What future do you see for the fightback against GRT oppression after this bill passes or is defeated? Do you think it will be tied to whatever happens to the broader KTB movement, or once again be a separate struggle with erratic support from other parts of the left?
I’ll never separate from the fight for trans people, the fight for sex workers or the fight for women. I wouldn’t ever turn my back on that movement, regardless of how it turns out. I’ve learned too much about the oppression of people, now I could never shut that box and just be like, let’s go back to defeatism.
But I don’t think we have a future in this country. I’m at the point now where I’m basically panic-swinging back at the state. I think the writing’s on the wall for a lot of families, that they are going to lose their children. I think the bill will pass and people will lose their lives over it. I’ve got to a point where I think we’re going to be defeated, but I’m going to fight anyway. I think there’s no saving us at this point, but I’m going to try. I’m not telling everybody that because I want people to fight for us. Just to say that somebody said something, when we look back in 100 years’ time, and our community is devastated and destroyed. I just want people to say that there were people that stood there with us. People like my family have lived in wagons with horses nomadically for probably thousands of years. And it’s the end of a long chapter of survival.
What I want to know is what’s going to happen when our community starts swinging back. When they start taking our children, what happens when we start getting violent back? Because when you start taking children away from poor families, they haven’t got anything to lose. You’ve taken their dignity. You’ve taken everything from them.
Do you think the Kill the Bill movement will change the relationship between GRT organising and the left?

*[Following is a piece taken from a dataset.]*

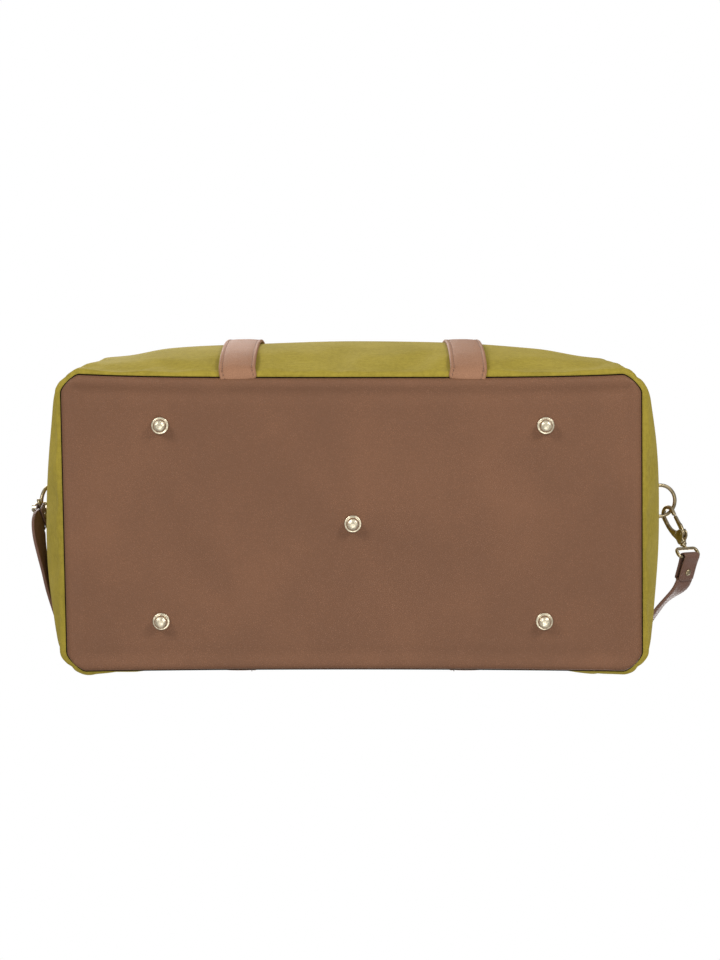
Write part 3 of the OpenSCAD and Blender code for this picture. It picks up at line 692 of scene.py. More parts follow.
def rounded_corner(x, y):
    """Draws a place on the rectangle of the base in towards its rounded corner."""
    reach = sizes().corner_l
    a = (abs(x) - (HALF_L - reach)) / reach
    b = (abs(y) - (HALF_W - reach)) / reach
    if a <= 0 or b <= 0:
        return x, y
    new_x = HALF_L - reach + reach * a * (1 - CORNER_CUT * b ** 1.5)
    new_y = HALF_W - reach + reach * b * (1 - CORNER_CUT * a ** 1.5)
    return math.copysign(new_x, x), math.copysign(new_y, y)


def settled(place):
    """Leans and bows the lowest part of the bag the way its soft base lies."""
    size = sizes()
    fade = ease(max(0.0, 1.0 - max(place.z - SEAM_Z, 0.0) / SETTLED_H))
    across = place.y / HALF_W
    along = place.x / HALF_L
    lean = size.base_skew * across
    front_bow = max(-across, 0.0) * size.base_bow * (0.45 - along ** 4)
    back_bow = max(across, 0.0) * size.base_bow * 0.6 * (along ** 2 - 0.2)
    return Vector((place.x + lean * fade, place.y + (front_bow + back_bow) * fade, place.z))


def graded(count, ends):
    """Shares from 0 to 1 that crowd towards both ends; ends is the crowding, from 0 to 0.45."""
    shares = []
    for k in range(count + 1):
        u = 2 * k / count - 1
        shares.append(0.5 + 0.5 * u * (1 + ends * (1 - u * u)))
    return shares


def wall_outline():
    """The walls' outline: for each place its x and y, its share along its panel and its panel's bulge."""
    size = sizes()
    sides = [(Vector((-1, -1)), Vector((1, -1)), size.front_bulge, size.seam_roll),
             (Vector((1, -1)), Vector((1, 1)), size.end_bulge, size.seam_roll),
             (Vector((1, 1)), Vector((-1, 1)), size.back_bulge, size.seam_roll * 0.7),
             (Vector((-1, 1)), Vector((-1, -1)), size.end_bulge, size.seam_roll)]
    half = Vector((HALF_L, HALF_W))
    outline = []
    for start, stop, bulge, roll in sides:
        length = ((stop - start) * half).length
        for share in graded(round(length / size.cell), 0.3)[:-1]:
            corner = (start.lerp(stop, share)) * half
            outline.append((rounded_corner(corner.x, corner.y), share, bulge, roll))
    return outline


def wall_heights():
    """Heights of the canvas grid's rows, closer together at the seams."""
    rise = TOP_Z - SEAM_Z
    return [SEAM_Z + rise * share for share in graded(round(rise / sizes().cell), 0.36)]


def swell(share, power):
    """How full a panel is at a share of its way from one seam to the next."""
    return 1 - abs(2 * share - 1) ** power


def ease(share):
    """A smooth step from 0 to 1."""
    share = min(share, 1.0)
    return share * share * (3 - 2 * share)


def roll_out(height, radius):
    """Share of the seam's roll that is reached at a height above it."""
    if height >= radius:
        return 1.0
    return math.sqrt(max(0.0, 1 - (1 - height / radius) ** 2))


def wrinkle(x, y, z):
    """Soft unevenness of the canvas at a place: broad dents, and puckers close to the seams."""
    broad = 1.6 * MM * noise.noise(Vector((x * 11, y * 11, z * 8)))
    seam = min(z - SEAM_Z, TOP_Z - z)
    pucker = 1.3 * MM * noise.noise(Vector((x * 55, y * 55, z * 12))) * math.exp(-seam / (22 * MM))
    return (broad + pucker) * roll_out(seam, 14 * MM)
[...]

A lot more people are looking out for each other now: I will defend sex workers till my dying breath, I’ll defend trans people to my dying breath, I’ll defend black people to my dying breath. So I’m ‘joining the party’ you could say. Because we’re all minorities, but eventually we’re all going to become the majority and they’re going to have bitten off more than they can chew. Their greed is going to bite them in the ass because they’re not paying for enough police to defend them from what’s potentially coming. They won’t have enough police to defend them, they won’t have enough tanks, guns or whatever. I’m not saying I’m taking part in it, but we’re facing a point where there’s going to be massive unrest sooner or later, just because of the concentration of wealth at the top.
You meet people, and it gives you a little bit of hope. That’s what keeps me going. And in this moment everything’s heightened: the kind of fear of what could happen is so much but also the hope in this coalition.
I never felt more safe in an area than when I was with Sisters Uncut and everyone else at a protest. We were surrounded by police who could kick off at any point, but that feeling of solidarity was overwhelming. It kind of felt like this is what it feels like to be human. Everybody looking out for each other, not letting the police beat everyone. I never had that feeling before, the Labour Party never gave me that. Whereas in direct action, I feel a lot more powerful, as weird as that sounds.
There’s something very human about protest. You’re coming together, you’re working together. And it’s the least capitalist thing, because you’re not abusing each other. You’re not going after people. You’re just trying to accept people for who they are. And they’re accepting you for who you are. In that moment, you’re outside of the system. And you’re like, shit, this is what it feels like. This is what it feels like to not be alone. And in the struggle.